Checks if any of the required packages are missing.

Arguments:

  • packages - A list of package names to check.

Returns:

True if any package is missing, False otherwise.

resolve_variables

def resolve_variables(
checks: list[dict],
variables: dict[str, VariableValue] | None) -> list[dict]

Resolve variable substitution in check definitions.

Replaces placeholders in all string values of checks with the corresponding values from variables.

Variable values must be scalar types (e.g. str, int, float, bool, Decimal, datetime.date, datetime.datetime, datetime.time). Non-string scalars are converted to strings via str() in the substituted string. Collection type variables (e.g. list, dict, set, etc.) are rejected with databricks.labs.dqx.errors.InvalidParameterError because their string representation is rarely meaningful in SQL or column expressions.
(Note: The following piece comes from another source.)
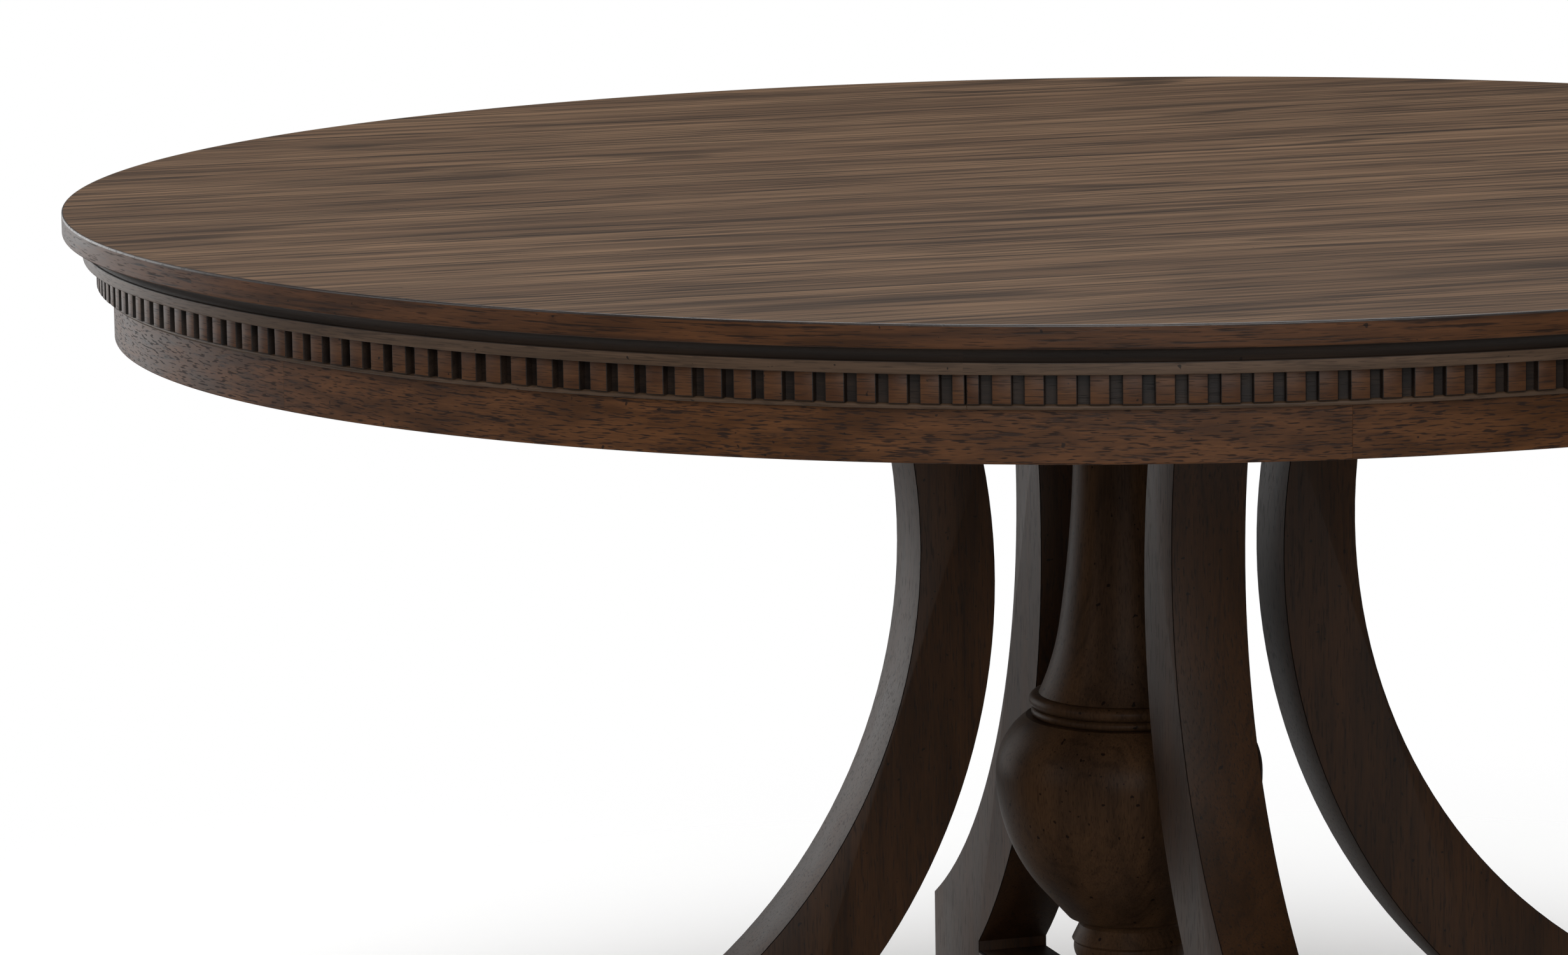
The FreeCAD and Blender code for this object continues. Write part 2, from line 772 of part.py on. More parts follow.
def make_tie_rod():
    """Threaded rod through the column, with a nut and washer at each end."""
    recess = size["nut_recess_depth"]
    low = size["rail_bottom"] + size["rod_end_gap"]
    high = panel_under - size["rod_end_gap"]
    rod = new_body("tie_rod")
    upright(rod, "rod", low, high - low, [(ZERO, ZERO, size["rod_radius"])])
    hole = (ZERO, ZERO, size["rod_bore_radius"])
    thickness = size["washer_thickness"]
    low_washer = size["rail_bottom"] + recess - thickness
    high_washer = panel_under - recess
    washers = new_body("rod_washers")
    for name, bottom in (("low", low_washer), ("high", high_washer)):
        upright(washers, name, bottom, thickness, [(ZERO, ZERO, size["washer_radius"]), hole])
    nuts = new_body("rod_nuts")
    thread = (ZERO, ZERO, size["rod_radius"] + size["screw_clearance"])
    corner = size["nut_across_flats"] / square_root(Size(3.0))
    turns = [Size(60.0) * number + 30.0 for number in range(6)]
    hexagon = [(corner * cosine(turn), corner * sine(turn)) for turn in turns]
    height = size["nut_thickness"]
    for name, bottom in (("low", low_washer - height), ("high", high_washer + thickness)):
        upright(nuts, name, bottom, height, [thread], outline=hexagon)


def make_leg_fixings():
    """Bolts, barrel nuts and dowels that hold the legs to the bearers."""
    spot = size["leg_bolt_position"]
    bolts = new_body("leg_bolts")
    seat = panel_under - size["bolt_recess_depth"]
    tip = bearer_under - size["barrel_drop"] - size["bolt_past_barrel"]
    head_plan = [(spot, ZERO, size["bolt_head_radius"])]
    head = upright(bolts, "head", seat, size["bolt_head_height"], head_plan)
    shank = upright(bolts, "shank", tip, seat - tip, [(spot, ZERO, size["leg_bolt_radius"])])
    around(bolts, [head, shank], len(SIDES))

    barrels = new_body("barrel_nuts")
    centre = bearer_under - size["barrel_drop"]
    radius = size["barrel_radius"]
    barrel = across(barrels, "barrel", size["barrel_length"], circle=(spot, centre, radius))
    thread = [(spot, ZERO, size["leg_bolt_radius"] + size["screw_clearance"])]
    bottom = centre - radius - OVERCUT
    hole = upright(barrels, "thread", bottom, (radius + OVERCUT) * 2, thread, kind="Pocket")
    around(barrels, [barrel, hole], len(SIDES))

    dowels = new_body("leg_dowels")
    length = size["dowel_length"]
    pair = upright(dowels, "pair", bearer_under - length / 2, length, dowel_spots(size["dowel_radius"]))
    around(dowels, [pair], len(SIDES))


def make_top_screws():
    """Screws up through the bearers into the core, their heads deep in the recesses."""
    screws = new_body("top_screws")
    seat = bearer_under + size["screw_recess_depth"]
    tip = panel_under + size["screw_bite"]
    height = size["screw_head_height"]
    head = upright(screws, "heads", seat - height, height, screw_spots(size["screw_head_radius"]))
    shank = upright(screws, "shanks", seat, tip - seat, screw_spots(size["screw_radius"]))
    around(screws, [head, shank], len(SIDES))


def make_levelling_feet():
    """Threaded inserts in the legs, and a stud with a pad that screws out of each."""
    spot = size["foot_centre"]
    bottom = size["foot_height"]
    inserts = new_body("leveller_inserts")
    circles = [(spot, ZERO, size["insert_radius"]), (spot, ZERO, size["thread_radius"])]
    insert = upright(inserts, "insert", bottom, size["insert_length"], circles)
    around(inserts, [insert], len(SIDES))
    for side, turn in SIDES:
        stud = new_body(f"leveller_stud_{side}", float(turn))
        low = size["stud_bottom"]
        upright(stud, "stud", low, size["stud_top"] - low, [(spot, ZERO, size["stud_radius"])])
        pad = new_body(f"leveller_pad_{side}", float(turn))
        disc = upright(pad, "disc", ZERO, size["pad_height"], [(spot, ZERO, size["pad_radius"])])
        doc.recompute()
        ease = pad.newObject("PartDesign::Chamfer", f"{pad.Name}_edge")
        ease.Base = (disc, ["Edge1", "Edge3"])
        ease.Size = size["pad_chamfer"].value
        ease.setExpression("Size", size["pad_chamfer"].text)
        socket = [(spot, ZERO, size["stud_radius"] + size["socket_clearance"])]
        upright(pad, "socket", low, size["pad_height"] - low, socket, kind="Pocket")


# ---------------------------------------------------------------- check and write


def check_model():
    """Stop if a feature failed, or if a piece is empty or not valid."""
    for item in doc.Objects:
        if "Invalid" in item.State or "Error" in item.State:
            raise RuntimeError(f"{item.Name}: {item.State}")
    for body in parts:
        if body.Shape.isNull() or not body.Shape.isValid():
            raise RuntimeError(f"{body.Label}: no valid shape")
        check_cuts(body)


def check_cuts(body):
    """Stop if a pocket removed nothing from its body."""
    before = 0.0
    for feature in body.Group:
        if not feature.isDerivedFrom("PartDesign::Feature"):
            continue
        volume = feature.Shape.Volume
        if feature.TypeId == "PartDesign::Pocket" and volume > before - LEAST_CUT:
            raise RuntimeError(f"{feature.Name} cuts nothing")
        before = volume


def write_parts():
    os.makedirs("parts", exist_ok=True)
    for body in parts:
        body.Shape.exportStep(f"parts/{body.Label}.step")
        print(body.Label, "solids", len(body.Shape.Solids), "volume", round(body.Shape.Volume), "mm3")


def main():
    make_panel()
    make_lipping()
    make_cornice()
    make_dentils()
    make_beads()
    make_apron()
    make_bearer("bearer_x", 0.0, True)
    make_bearer("bearer_y", 90.0, False)
    make_battens()
    for side, turn in SIDES:
        make_leg(side, turn)
    make_rail("base_rail_x", 0.0, False)
    make_rail("base_rail_y", 90.0, True)
    make_column()
    make_tie_rod()
    make_leg_fixings()
    make_top_screws()
    make_levelling_feet()
    doc.recompute()
    check_model()
    write_parts()


main()
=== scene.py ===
"""Round pedestal table: finished pieces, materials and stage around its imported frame.

Lengths are in metres in the frame's own axes: +Z up, the origin on the floor at the table's axis
and the legs on the X and Y axes. Sizes named in millimetres end in _mm.
"""
import math
from dataclasses import dataclass, replace

import bmesh
import bpy
from bpy.props import FloatProperty, FloatVectorProperty, IntProperty, PointerProperty
from bpy.types import Operator, PropertyGroup
from mathutils import Matrix, Vector


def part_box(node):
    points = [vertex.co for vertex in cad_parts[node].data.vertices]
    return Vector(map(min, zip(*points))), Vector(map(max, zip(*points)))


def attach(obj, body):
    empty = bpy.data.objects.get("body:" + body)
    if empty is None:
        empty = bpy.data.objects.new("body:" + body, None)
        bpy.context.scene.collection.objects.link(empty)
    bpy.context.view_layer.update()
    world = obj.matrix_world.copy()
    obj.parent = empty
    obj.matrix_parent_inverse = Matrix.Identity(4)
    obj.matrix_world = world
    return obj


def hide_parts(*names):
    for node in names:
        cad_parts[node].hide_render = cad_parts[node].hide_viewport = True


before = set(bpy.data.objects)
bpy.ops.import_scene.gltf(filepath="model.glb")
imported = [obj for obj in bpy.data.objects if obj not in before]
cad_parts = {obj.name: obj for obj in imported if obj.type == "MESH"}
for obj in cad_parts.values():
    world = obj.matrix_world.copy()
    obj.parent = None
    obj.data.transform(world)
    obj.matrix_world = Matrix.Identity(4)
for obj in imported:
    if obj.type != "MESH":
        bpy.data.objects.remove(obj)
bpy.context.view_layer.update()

bl_info = {
    "name": "Round Pedestal Table",
    "version": (1, 0, 0),
    "blender": (4, 5, 0),
    "location": "View3D > Sidebar > Table",
    "description": "Finishes a dentilled round table on four curved legs and a turned column",
    "category": "Object",
}

MM = 0.001
SAME = 1e-6  # points nearer than this are one point
NEAR = 1e-5  # points nearer than this lie on the same line
FACING = 0.9  # share of a unit normal along an axis from which a face looks that way
SHARP = math.radians(32.0)  # edges that turn by more than this are shaded as edges
QUARTER = math.pi / 2
QUARTERS = 4
APRON_LENGTHS = 6
LEFT, RIGHT = 1, -1  # side of its way on which an arc keeps its centre
SIDES = (("right", 0.0), ("back", 90.0), ("left", 180.0), ("front", 270.0))
BODY = "table"


# ---------------- reading the frame


def reach(node):
    """Largest distance of a node's points from the table's axis."""
    return max(vert.co.xy.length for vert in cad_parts[node].data.vertices)


def low_of(node):
    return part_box(node)[0].z


def high_of(node):
    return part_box(node)[1].z


def start_of(node):
    """Angle in radians where a node that is under half a ring begins."""
    points = [vert.co.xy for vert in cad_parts[node].data.vertices]
    middle = sum(points, Vector((0.0, 0.0)))
    heading = math.atan2(middle.y, middle.x)
    away = Matrix.Rotation(-heading, 2)
    return heading + min(math.atan2(*reversed(away @ point)) for point in points)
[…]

Logs a warning for any placeholders that remain unresolved after substitution (e.g. misspelled variable names).

Notes:

Variable values substituted into sql_expression checks are not sanitized and are passed directly to F.expr(). Callers must ensure variable values come from trusted sources to prevent SQL injection.

Arguments:

  • checks - List of check definition dictionaries (metadata format).
  • variables - Mapping of placeholder names to scalar replacement values. If None or empty the checks are returned unchanged.

Returns:

A new list of check dicts with placeholders resolved, or the original list when no substitution is needed.

Raises:

  • InvalidParameterError - If any variable value is not a supported scalar type.

get_file_extension

def get_file_extension(file_path: str | os.PathLike) -> str

Extract file extension from a file path.

Arguments:

  • file_path - File path as string or path-like object.

Returns:

File extension (e.g., ".json", ".yaml", ".yml") or empty string if no extension.